This paper examines the effects of trade liberalization on firm ownership and the environment for a small open economy. It is found that trade liberalization via tariff reductions can result in a dramatic switch in firm ownership from domestic to foreign, coupled with a lower pollution tax.
For the last two decades, inward foreign direct investment (FDI) has contributed to the economic performance of many countries. To attract foreign investment, investment incentives, including low taxes, tax holidays, etc., have been provided.1 However, many nations have also imposed restrictions on foreign invested firms for a variety of reasons: to ameliorate fear of the monopoly power of multinational enterprises, to protect domestic firms, to tap into economic rents, and to preserve the environment. It is quite common for foreign firms to encounter domestic ownership requirements, environmental regulations and other restrictions.2
In recent years, with an increasing number of countries, especially a major trading country such as China, joining the World Trade Organization (WTO), the liberalization of trade and investment has become a global trend. Both tariffs and non-tariff barriers are being reduced or eliminated to pave the way for more trade and foreign investment. For example, the issue of market access was a central theme in the negotiation for China's accession into the WTO. Since joining the WTO on December 11, 2001, China is allowing increasingly more foreign ownership in various sectors over the next few years.3 The rise in the ratio of foreign ownership, through its effect on the inflows of FDI, would affect the economic performance and growth of the host country.
On the other hand, liberalization of investment can lead to an increase in pollution especially for developing countries, which generally have less stringent environmental standards. Lax regulations and low pollution taxes in these countries provide an incentive for polluting industries in industrialized countries to move there. This is often referred to as “pollution exporting” or “ecological dumping”.4
Given that inward FDI plays a key role in promoting production and income and that the subsequent booming activities can lead to more pollution and environmental degradation, a policy issue which has been heatedly debated arises as to how a society can properly balance economic growth versus quality environment. The intricate link between foreign ownership and the environment and the resulting effect on national welfare has hitherto not been scrutinized.5 The purpose of this paper is to examine why and how trade liberalization affects firm ownership and the environment. Using a general equilibrium framework for a small open economy, we derive the optimal policies regarding domestic versus foreign ownership and the extent of environmental measures. Our main finding is that the optimal policies can be reversed with increasing trade liberalization. In particular, when the tariff exceeds a certain rate, the optimal policy consists of a 100% domestic ownership requirement and a stringent pollution tax. However, when the tariff falls below that critical rate, the optimal policy involves 100% foreign ownership coupled with a lax pollution levy. These results appear to be borne out by casual observations that liberalizing trade via tariff reduction has caused increasing foreign ownership with deteriorations in the environment.
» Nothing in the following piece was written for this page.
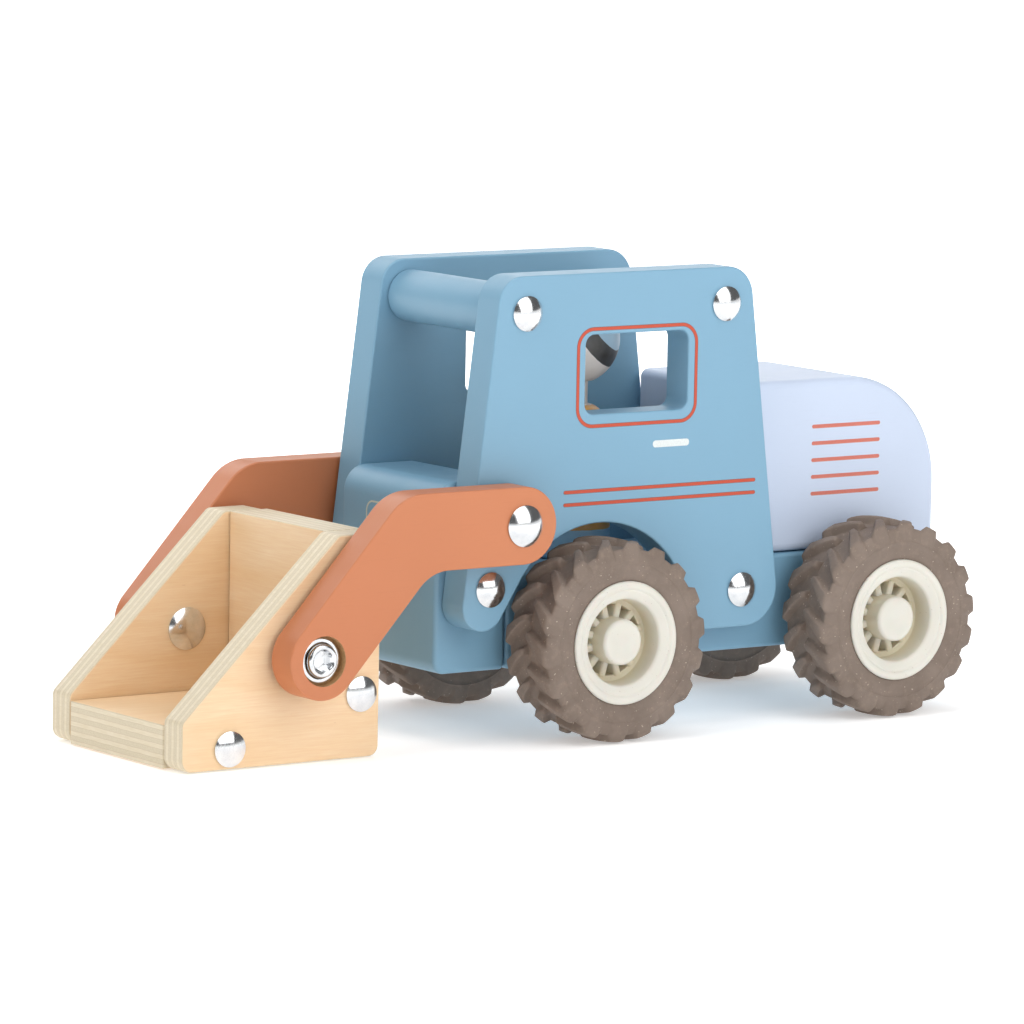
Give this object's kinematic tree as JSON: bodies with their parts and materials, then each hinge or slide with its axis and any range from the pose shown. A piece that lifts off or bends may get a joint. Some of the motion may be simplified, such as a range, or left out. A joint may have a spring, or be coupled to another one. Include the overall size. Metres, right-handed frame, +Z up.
{
  "type": "wooden toy front loader",
  "caption": "Wooden toy tractor with a lifting, tilting plywood bucket, an open cab with a peg-doll driver, and lugged rubber tyres on steel axles.",
  "frame": {"origin": "on the floor, in the middle of the footprint", "axes": "+X ahead towards the bucket, +Y to the driver's left, +Z up"},
  "size_m": [0.2694, 0.1004, 0.1328],
  "materials": {
    "blue_lacquer": "satin coloured lacquer on solid wood",
    "pale_blue_lacquer": "satin pale periwinkle lacquer on solid wood",
    "terracotta_lacquer": "satin terracotta lacquer on solid wood",
    "birch_plywood": "clear satin lacquer on birch plywood with banded edges",
    "polished_steel": "polished nickel-plated steel",
    "cream_plastic": "moulded cream plastic",
    "taupe_rubber": "matt moulded rubber, taupe brown",
    "orange_lacquer": "satin orange lacquer on a turned wooden peg",
    "skin_lacquer": "satin pale lacquer on a turned wooden ball"
  },
  "bodies": {
    "chassis": {"chassis_block": "blue_lacquer", "front_block": "blue_lacquer", "engine_hood": "pale_blue_lacquer", "cab_side_left": "blue_lacquer", "cab_side_right": "blue_lacquer", "roof_dowel_front": "blue_lacquer", "roof_dowel_rear": "blue_lacquer", "front_dowel_screw_left": "polished_steel", "front_dowel_screw_right": "polished_steel", "rear_dowel_screw_left": "polished_steel", "rear_dowel_screw_right": "polished_steel", "leg_screw_left": "polished_steel", "leg_screw_right": "polished_steel", "chassis_screw_left": "polished_steel", "chassis_screw_right": "polished_steel", "arm_washer_left": "polished_steel", "arm_washer_right": "polished_steel", "axle_washer_front_left": "polished_steel", "axle_washer_front_right": "polished_steel", "axle_washer_rear_left": "polished_steel", "axle_washer_rear_right": "polished_steel", "driver_body": "orange_lacquer", "driver_head": "skin_lacquer"},
    "loader": {"loader_arm_left": "terracotta_lacquer", "loader_arm_right": "terracotta_lacquer", "arm_pivot_rod": "polished_steel", "arm_pivot_cap_left": "polished_steel", "arm_pivot_cap_right": "polished_steel", "bucket_pivot_washer_left": "polished_steel", "bucket_pivot_washer_right": "polished_steel"},
    "bucket": {"bucket_side_left": "birch_plywood", "bucket_side_right": "birch_plywood", "bucket_back": "birch_plywood", "bucket_floor": "birch_plywood", "bucket_floor_screw_left": "polished_steel", "bucket_floor_screw_right": "polished_steel", "bucket_back_screw_left": "polished_steel", "bucket_back_screw_right": "polished_steel", "bucket_pivot_bolt_left": "polished_steel", "bucket_pivot_bolt_right": "polished_steel", "bucket_spacer_left": "polished_steel", "bucket_spacer_right": "polished_steel", "bucket_cap_nut_left": "polished_steel", "bucket_cap_nut_right": "polished_steel"},
    "front_wheels": {"axle_front": "polished_steel", "wheel_front_left": "cream_plastic", "wheel_front_right": "cream_plastic", "tyre_front_left": "taupe_rubber", "tyre_front_right": "taupe_rubber"},
    "rear_wheels": {"axle_rear": "polished_steel", "wheel_rear_left": "cream_plastic", "wheel_rear_right": "cream_plastic", "tyre_rear_left": "taupe_rubber", "tyre_rear_right": "taupe_rubber"}
  },
  "joints": [
    {"name": "loader_lift", "type": "hinge", "parent": "chassis", "child": "loader", "pos_m": [0.0296, 0, 0.0638], "axis": [0, -1, 0], "range_deg": [0, 60]},
    {"name": "bucket_tilt", "type": "hinge", "parent": "loader", "child": "bucket", "pos_m": [0.0962, 0, 0.0302], "axis": [0, -1, 0], "range_deg": [-70, 45]},
    {"name": "front_axle_turn", "type": "hinge", "parent": "chassis", "child": "front_wheels", "pos_m": [-0.00375, 0, 0.0288], "axis": [0, 1, 0], "continuous": true},
    {"name": "rear_axle_turn", "type": "hinge", "parent": "chassis", "child": "rear_wheels", "pos_m": [-0.10215, 0, 0.0288], "axis": [0, 1, 0], "continuous": true}
  ]
}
This paper is organized as follows. Section 2 presents a simple general equilibrium model with ownership restrictions and environmental pollution. Section 3 examines the welfare impact of altering ownership restrictions and pollution taxes for the economy. In addition, the individually and jointly optimal policies regarding ownership and pollution are derived, and the consequent implications of trade liberalization on them are deduced. Section 4 provides some concluding remarks.
This paper has examined for a small open economy the important effects of trade liberalization on firms' ownership and the environment. The linkages between foreign investment and the environmental policies have been explored. We derived the optimal policies separately for regulating pollution and foreign ownership as well as jointly for both issues. Our main result is that as tariffs fall below a critical level, the optimal ratio of foreign ownership can switch from zero to 100%, coupled with a loosening of environmental standard.
Our analysis is consistent with the casual observations that trade liberalization, especially in developing nations, can lead to lax pollution regulations in the midst of rising foreign investment. Our results appear to be supportive of the prediction by the “pollution exporting” hypothesis that trade liberalization can result in environmental degradations in the South.12 It should nonetheless be pointed out that the estimates in several empirical studies, by Grossman and Krueger (1993), among others, indicate that the increase in pollution subsequent to trade liberalization is, however, relatively small. This may be partially explained by the use of pollution abating technology by foreign invested firms. The role of abatement in the optimal policies can be a topic of our future research.